Checklist before Releasing

  • Review the open list of Helios issues. Check whether there are outstanding issues that can be closed, and whether there are any issues that should delay the release. Label them !

  • Review and update the release notes. Review and update the :file:`Changelog` file. Get a partial list of contributors with something like:

    git shortlog -nse v0.1.0..
    

    where v0.1.0 was the last release tag name.

    Then manually go over git shortlog v0.1.0.. to make sure the release notes are as complete as possible and that every contributor was recognized.

  • Use the opportunity to update the .mailmap file if there are any duplicate authors listed from git shortlog -ns.

  • Add any new authors to the AUTHORS file.

  • Check the copyright years in docs/source/conf.py and LICENSE

  • Check the examples and tutorial - we really need an automated check here.

  • Make sure all tests pass on your local machine (from the <helios root> directory):

    cd ..
    pytest -s --verbose --doctest-modules helios
    cd helios # back to the root directory
    
  • Check the documentation doctests:

    cd docs
    make -C . html
    cd ..
    
  • The release should now be ready.

Doing the release

  • Update release-history.rst in the documentation if you have not done so already. You may also highlight any additions, improvements, and bug fixes.

  • Type git status and check that you are on the master branch with no uncommitted code.

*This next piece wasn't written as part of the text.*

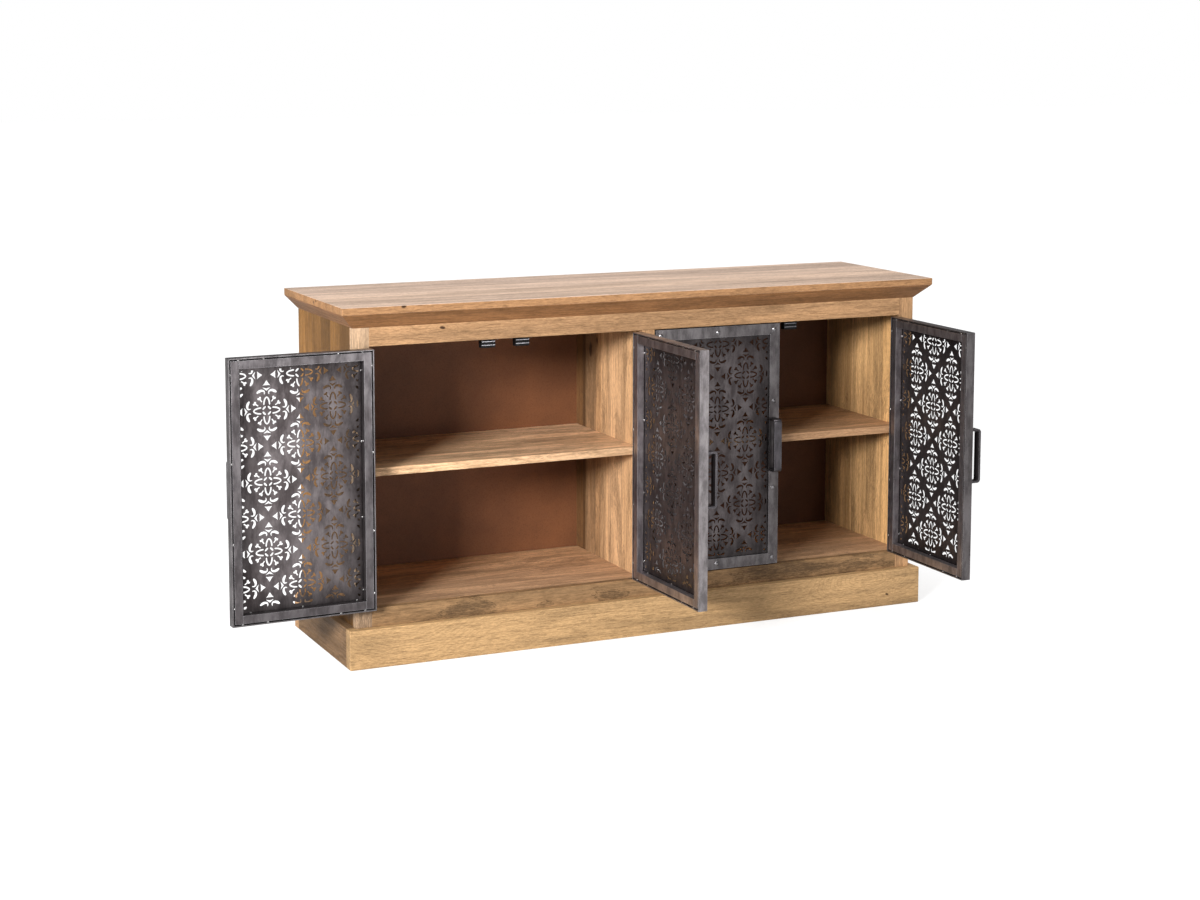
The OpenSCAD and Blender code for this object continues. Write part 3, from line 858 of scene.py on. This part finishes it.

  • Now it's time for the source release. Mark the release with an empty commit, just to leave a marker. It makes it easier to find the release when skimming through the git history:

    git commit --allow-empty -m "REL: vX.Y.Z"
    
  • Tag the commit:

    git tag -am 'Second public release' vX.Y.Z  # Don't forget the leading v
    

    This will create a tag named vX.Y.Z. The -a flag (strongly recommended) opens up a text editor where you should enter a brief description of the release.

  • Verify that the __version__ attribute is correctly updated:

    import helios
    helios.__version__  # should be 'X.Y.Z'
    

    Incidentally, once you resume development and add the first commit after this tag, __version__ will take on a value like X.Y.Z+1.g58ad5f7, where +1 means “1 commit past version X.Y.Z” and 58ad5f7 is the first 7 characters of the hash of the current commit. The letter g stands for “git”. This is all managed automatically by versioneer and in accordance with the specification in PEP 440.

  • Push the new commit and the tag to master:

    git push origin master
    git push origin vX.Y.Z
    
  • Register for a PyPI account and Install twine, a tool for uploading packages to PyPI:

    python3 -m pip install --upgrade twine
    
  • Remove any extraneous files:

    git clean -dfx
    

    If you happen to have any important files in your project directory that are not committed to git, move them first; this will delete them!

  • Publish a release on PyPI:

    python setup.py sdist
    python setup.py bdist_wheel
    twine upload dist/*
    
  • Check how everything looks on pypi - the description, the packages. If necessary delete the release and try again if it doesn't look right.

  • Set up maintenance / development branches

    If this is this is a full release you need to set up two branches, one for further substantial development (often called 'trunk') and another for maintenance releases.

    • Branch to maintenance:

      git co -b maint/X.Y.Z
      

      Push with something like git push upstream-rw maint/0.6.x --set-upstream

    • Start next development series:

      git co main-master
      

      Next merge the maintenace branch with the "ours" strategy. This just labels the maintenance branch info.py edits as seen but discarded, so we can merge from maintenance in future without getting spurious merge conflicts:

      git merge -s ours maint/0.6.x
      

      Push with something like git push upstream-rw main-master:master

    If this is just a maintenance release from maint/0.6.x or similar, just tag and set the version number to - say - 0.6.2.dev.